» WRITTEN PROBLEM
Output every record below exactly as it appears.

» LISTED ENTRIES
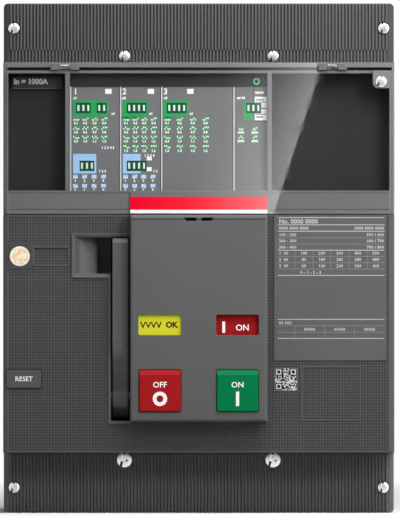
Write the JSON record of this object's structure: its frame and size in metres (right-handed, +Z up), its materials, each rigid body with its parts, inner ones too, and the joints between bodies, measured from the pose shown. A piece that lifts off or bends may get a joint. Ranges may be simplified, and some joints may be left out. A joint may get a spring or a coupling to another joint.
{
  "type": "molded case circuit breaker",
  "caption": "Dark grey molded case circuit breaker with ribbed terminal covers, a clear hinged cover over its trip unit, a charging lever and push buttons.",
  "frame": {"origin": "centre of the back mounting face", "axes": "front faces -Y, +Z up, +X to the right seen from the front"},
  "size_m": [0.21, 0.177, 0.274],
  "materials": {
    "case_plastic": "fine matte moulded plastic",
    "cover_plastic": "matte ribbed plastic",
    "shield_plastic": "matte plastic with a fine square grid",
    "frame_plastic": "smooth grey plastic",
    "panel_plastic": "smooth grey plastic",
    "fascia_plastic": "printed grey plastic",
    "header_plastic": "black gloss",
    "window_plastic": "dark plastic",
    "dip_green": "green",
    "toggle_white": "white",
    "clear_plastic": "clear gloss",
    "stripe_red": "red",
    "line_white": "white",
    "flag_yellow": "yellow",
    "flag_red": "red",
    "button_red": "red",
    "button_green": "green",
    "lever_plastic": "dark plastic",
    "pin_steel": "zinc plated",
    "label_grey": "satin film",
    "seal_cream": "cream",
    "copper": "plain copper"
  },
  "bodies": {
    "case": {"base": "case_plastic", "main_cover": "case_plastic", "front_shield": "shield_plastic", "trip_frame": "frame_plastic", "top_cover": "cover_plastic", "rib_strip": "cover_plastic", "bottom_cover": "cover_plastic", "operating_panel": "panel_plastic", "trip_unit": "fascia_plastic", "trip_housing": "case_plastic", "trip_header": "header_plastic", "rating_plate": "window_plastic", "dip_windows": "dip_green", "dip_toggles": "toggle_white", "left_window": "window_plastic", "right_window": "window_plastic", "cover_hinges": "frame_plastic", "stripe_band": "stripe_red", "stripe_line": "line_white", "spring_flag": "flag_yellow", "contact_flag": "flag_red", "lever_pin": "pin_steel", "nameplate": "label_grey", "data_label": "label_grey", "seal_plate": "label_grey", "seal_disc": "seal_cream", "blank_plate": "label_grey", "upper_terminal_1": "copper", "upper_terminal_2": "copper", "upper_terminal_3": "copper", "lower_terminal_1": "copper", "lower_terminal_2": "copper", "lower_terminal_3": "copper"},
    "charging_lever": {"charging_lever": "lever_plastic"},
    "clear_cover": {"clear_cover": "clear_plastic"},
    "off_button": {"off_button": "button_red"},
    "on_button": {"on_button": "button_green"},
    "reset_button": {"reset_button": "panel_plastic"}
  },
  "joints": [
    {"name": "charging_lever_pull", "type": "hinge", "parent": "case", "child": "charging_lever", "pos_m": [-0.042, -0.148, -0.0745], "axis": [1, 0, 0], "range_deg": [0, 75], "stiffness_Nm_per_rad": 0.2, "springref_deg": -20.05},
    {"name": "off_button_push", "type": "slide", "parent": "case", "child": "off_button", "axis": [0, 1, 0], "range_m": [0, 0.004], "stiffness_N_per_m": 500, "springref_m": -0.004},
    {"name": "on_button_push", "type": "slide", "parent": "case", "child": "on_button", "axis": [0, 1, 0], "range_m": [0, 0.004], "stiffness_N_per_m": 500, "springref_m": -0.004},
    {"name": "reset_button_push", "type": "slide", "parent": "case", "child": "reset_button", "axis": [0, 1, 0], "range_m": [0, 0.003], "stiffness_N_per_m": 400, "springref_m": -0.003},
    {"name": "clear_cover_lift", "type": "hinge", "parent": "case", "child": "clear_cover", "pos_m": [0, -0.1645, 0.1027], "axis": [-1, 0, 0], "range_deg": [0, 100]}
  ]
}
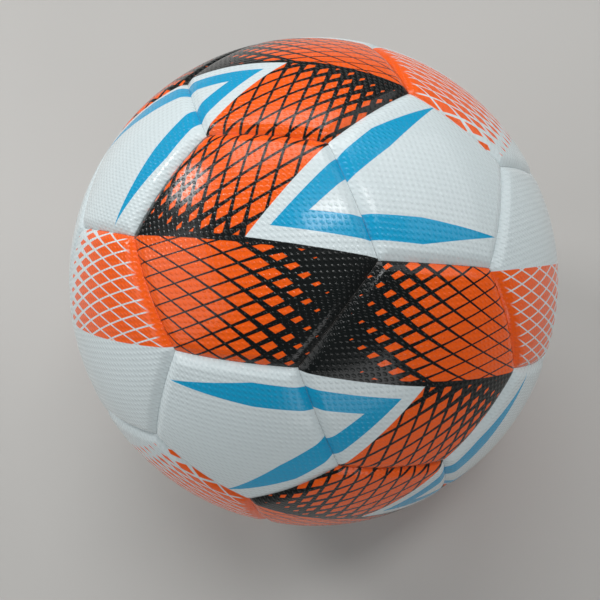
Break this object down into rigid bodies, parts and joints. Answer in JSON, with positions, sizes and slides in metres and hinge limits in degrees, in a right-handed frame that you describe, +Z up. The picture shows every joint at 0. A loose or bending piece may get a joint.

» SOLUTION BELOW
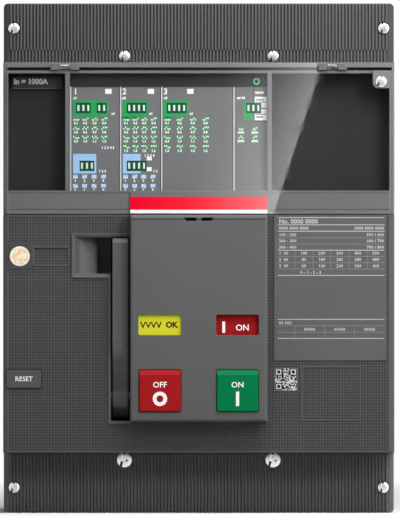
Write the JSON record of this object's structure: its frame and size in metres (right-handed, +Z up), its materials, each rigid body with its parts, inner ones too, and the joints between bodies, measured from the pose shown. A piece that lifts off or bends may get a joint. Ranges may be simplified, and some joints may be left out. A joint may get a spring or a coupling to another joint.
{
  "type": "molded case circuit breaker",
  "caption": "Dark grey molded case circuit breaker with ribbed terminal covers, a clear hinged cover over its trip unit, a charging lever and push buttons.",
  "frame": {"origin": "centre of the back mounting face", "axes": "front faces -Y, +Z up, +X to the right seen from the front"},
  "size_m": [0.21, 0.177, 0.274],
  "materials": {
    "case_plastic": "fine matte moulded plastic",
    "cover_plastic": "matte ribbed plastic",
    "shield_plastic": "matte plastic with a fine square grid",
    "frame_plastic": "smooth grey plastic",
    "panel_plastic": "smooth grey plastic",
    "fascia_plastic": "printed grey plastic",
    "header_plastic": "black gloss",
    "window_plastic": "dark plastic",
    "dip_green": "green",
    "toggle_white": "white",
    "clear_plastic": "clear gloss",
    "stripe_red": "red",
    "line_white": "white",
    "flag_yellow": "yellow",
    "flag_red": "red",
    "button_red": "red",
    "button_green": "green",
    "lever_plastic": "dark plastic",
    "pin_steel": "zinc plated",
    "label_grey": "satin film",
    "seal_cream": "cream",
    "copper": "plain copper"
  },
  "bodies": {
    "case": {"base": "case_plastic", "main_cover": "case_plastic", "front_shield": "shield_plastic", "trip_frame": "frame_plastic", "top_cover": "cover_plastic", "rib_strip": "cover_plastic", "bottom_cover": "cover_plastic", "operating_panel": "panel_plastic", "trip_unit": "fascia_plastic", "trip_housing": "case_plastic", "trip_header": "header_plastic", "rating_plate": "window_plastic", "dip_windows": "dip_green", "dip_toggles": "toggle_white", "left_window": "window_plastic", "right_window": "window_plastic", "cover_hinges": "frame_plastic", "stripe_band": "stripe_red", "stripe_line": "line_white", "spring_flag": "flag_yellow", "contact_flag": "flag_red", "lever_pin": "pin_steel", "nameplate": "label_grey", "data_label": "label_grey", "seal_plate": "label_grey", "seal_disc": "seal_cream", "blank_plate": "label_grey", "upper_terminal_1": "copper", "upper_terminal_2": "copper", "upper_terminal_3": "copper", "lower_terminal_1": "copper", "lower_terminal_2": "copper", "lower_terminal_3": "copper"},
    "charging_lever": {"charging_lever": "lever_plastic"},
    "clear_cover": {"clear_cover": "clear_plastic"},
    "off_button": {"off_button": "button_red"},
    "on_button": {"on_button": "button_green"},
    "reset_button": {"reset_button": "panel_plastic"}
  },
  "joints": [
    {"name": "charging_lever_pull", "type": "hinge", "parent": "case", "child": "charging_lever", "pos_m": [-0.042, -0.148, -0.0745], "axis": [1, 0, 0], "range_deg": [0, 75], "stiffness_Nm_per_rad": 0.2, "springref_deg": -20.05},
    {"name": "off_button_push", "type": "slide", "parent": "case", "child": "off_button", "axis": [0, 1, 0], "range_m": [0, 0.004], "stiffness_N_per_m": 500, "springref_m": -0.004},
    {"name": "on_button_push", "type": "slide", "parent": "case", "child": "on_button", "axis": [0, 1, 0], "range_m": [0, 0.004], "stiffness_N_per_m": 500, "springref_m": -0.004},
    {"name": "reset_button_push", "type": "slide", "parent": "case", "child": "reset_button", "axis": [0, 1, 0], "range_m": [0, 0.003], "stiffness_N_per_m": 400, "springref_m": -0.003},
    {"name": "clear_cover_lift", "type": "hinge", "parent": "case", "child": "clear_cover", "pos_m": [0, -0.1645, 0.1027], "axis": [-1, 0, 0], "range_deg": [0, 100]}
  ]
}
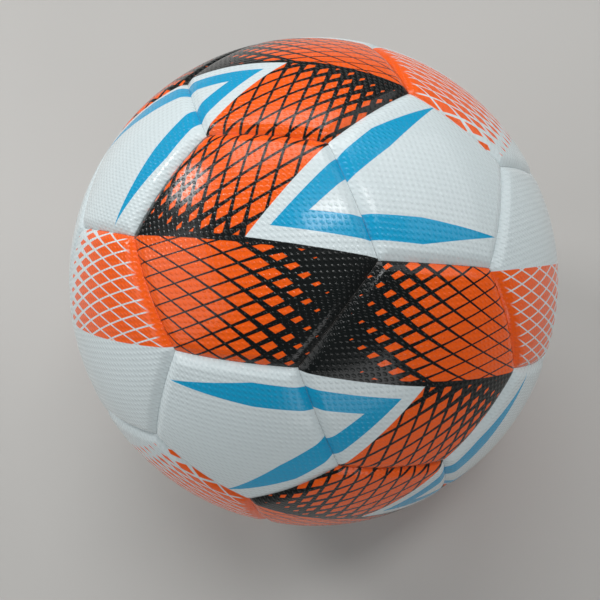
Break this object down into rigid bodies, parts and joints. Answer in JSON, with positions, sizes and slides in metres and hinge limits in degrees, in a right-handed frame that you describe, +Z up. The picture shows every joint at 0. A loose or bending piece may get a joint.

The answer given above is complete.